● The problem
All of the data must be printed exactly; please include every line.

● A run of records

⁂

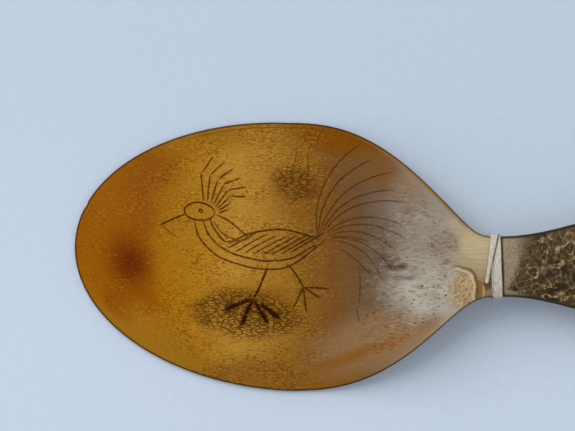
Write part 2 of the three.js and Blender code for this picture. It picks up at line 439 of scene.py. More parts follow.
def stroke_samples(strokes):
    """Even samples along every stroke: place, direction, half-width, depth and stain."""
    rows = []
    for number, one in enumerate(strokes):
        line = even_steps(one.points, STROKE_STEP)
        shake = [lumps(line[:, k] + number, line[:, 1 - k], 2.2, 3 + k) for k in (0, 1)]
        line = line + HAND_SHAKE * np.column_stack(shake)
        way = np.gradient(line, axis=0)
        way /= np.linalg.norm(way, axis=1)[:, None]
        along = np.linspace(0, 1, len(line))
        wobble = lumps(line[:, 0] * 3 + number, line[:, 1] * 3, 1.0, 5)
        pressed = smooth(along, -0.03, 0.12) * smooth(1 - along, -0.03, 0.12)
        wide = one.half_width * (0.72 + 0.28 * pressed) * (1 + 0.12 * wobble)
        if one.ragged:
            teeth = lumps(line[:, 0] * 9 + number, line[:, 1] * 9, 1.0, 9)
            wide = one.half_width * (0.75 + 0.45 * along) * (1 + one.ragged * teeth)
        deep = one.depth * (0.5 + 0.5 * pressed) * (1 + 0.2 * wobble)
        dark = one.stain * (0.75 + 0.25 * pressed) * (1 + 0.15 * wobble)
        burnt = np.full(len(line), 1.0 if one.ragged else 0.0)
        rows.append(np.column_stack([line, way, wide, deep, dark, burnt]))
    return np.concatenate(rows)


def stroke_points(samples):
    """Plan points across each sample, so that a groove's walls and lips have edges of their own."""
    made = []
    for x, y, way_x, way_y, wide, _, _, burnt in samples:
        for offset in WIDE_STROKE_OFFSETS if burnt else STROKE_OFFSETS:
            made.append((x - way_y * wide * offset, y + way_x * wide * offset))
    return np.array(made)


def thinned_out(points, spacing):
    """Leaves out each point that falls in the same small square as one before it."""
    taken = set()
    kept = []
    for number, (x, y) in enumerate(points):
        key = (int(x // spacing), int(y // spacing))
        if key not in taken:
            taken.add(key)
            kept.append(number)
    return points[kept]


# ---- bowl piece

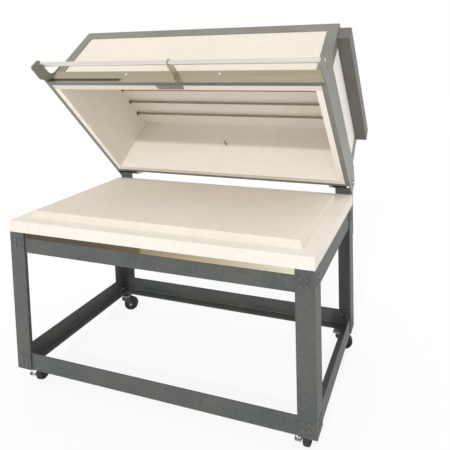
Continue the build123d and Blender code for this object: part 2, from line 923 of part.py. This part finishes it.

⁂

● The solution
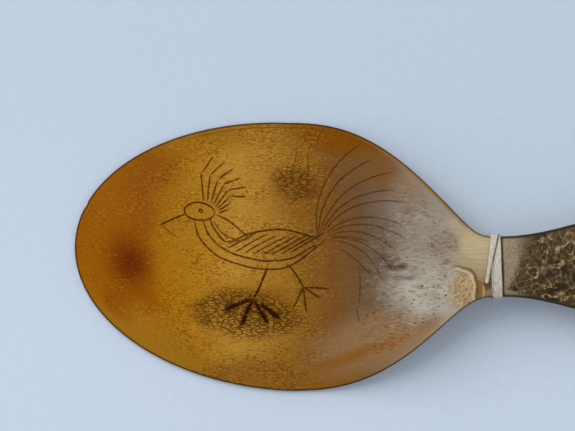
Write part 2 of the three.js and Blender code for this picture. It picks up at line 439 of scene.py. More parts follow.
def stroke_samples(strokes):
    """Even samples along every stroke: place, direction, half-width, depth and stain."""
    rows = []
    for number, one in enumerate(strokes):
        line = even_steps(one.points, STROKE_STEP)
        shake = [lumps(line[:, k] + number, line[:, 1 - k], 2.2, 3 + k) for k in (0, 1)]
        line = line + HAND_SHAKE * np.column_stack(shake)
        way = np.gradient(line, axis=0)
        way /= np.linalg.norm(way, axis=1)[:, None]
        along = np.linspace(0, 1, len(line))
        wobble = lumps(line[:, 0] * 3 + number, line[:, 1] * 3, 1.0, 5)
        pressed = smooth(along, -0.03, 0.12) * smooth(1 - along, -0.03, 0.12)
        wide = one.half_width * (0.72 + 0.28 * pressed) * (1 + 0.12 * wobble)
        if one.ragged:
            teeth = lumps(line[:, 0] * 9 + number, line[:, 1] * 9, 1.0, 9)
            wide = one.half_width * (0.75 + 0.45 * along) * (1 + one.ragged * teeth)
        deep = one.depth * (0.5 + 0.5 * pressed) * (1 + 0.2 * wobble)
        dark = one.stain * (0.75 + 0.25 * pressed) * (1 + 0.15 * wobble)
        burnt = np.full(len(line), 1.0 if one.ragged else 0.0)
        rows.append(np.column_stack([line, way, wide, deep, dark, burnt]))
    return np.concatenate(rows)


def stroke_points(samples):
    """Plan points across each sample, so that a groove's walls and lips have edges of their own."""
    made = []
    for x, y, way_x, way_y, wide, _, _, burnt in samples:
        for offset in WIDE_STROKE_OFFSETS if burnt else STROKE_OFFSETS:
            made.append((x - way_y * wide * offset, y + way_x * wide * offset))
    return np.array(made)


def thinned_out(points, spacing):
    """Leaves out each point that falls in the same small square as one before it."""
    taken = set()
    kept = []
    for number, (x, y) in enumerate(points):
        key = (int(x // spacing), int(y // spacing))
        if key not in taken:
            taken.add(key)
            kept.append(number)
    return points[kept]


# ---- bowl piece

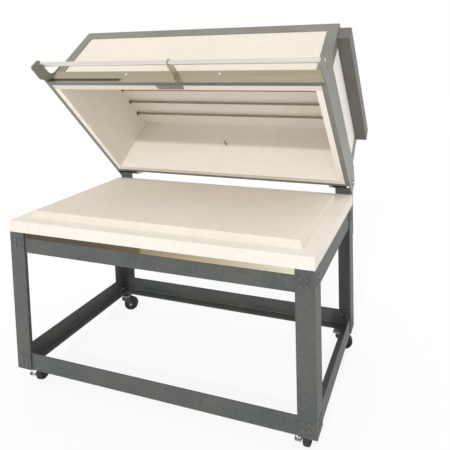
Continue the build123d and Blender code for this object: part 2, from line 923 of part.py. This part finishes it.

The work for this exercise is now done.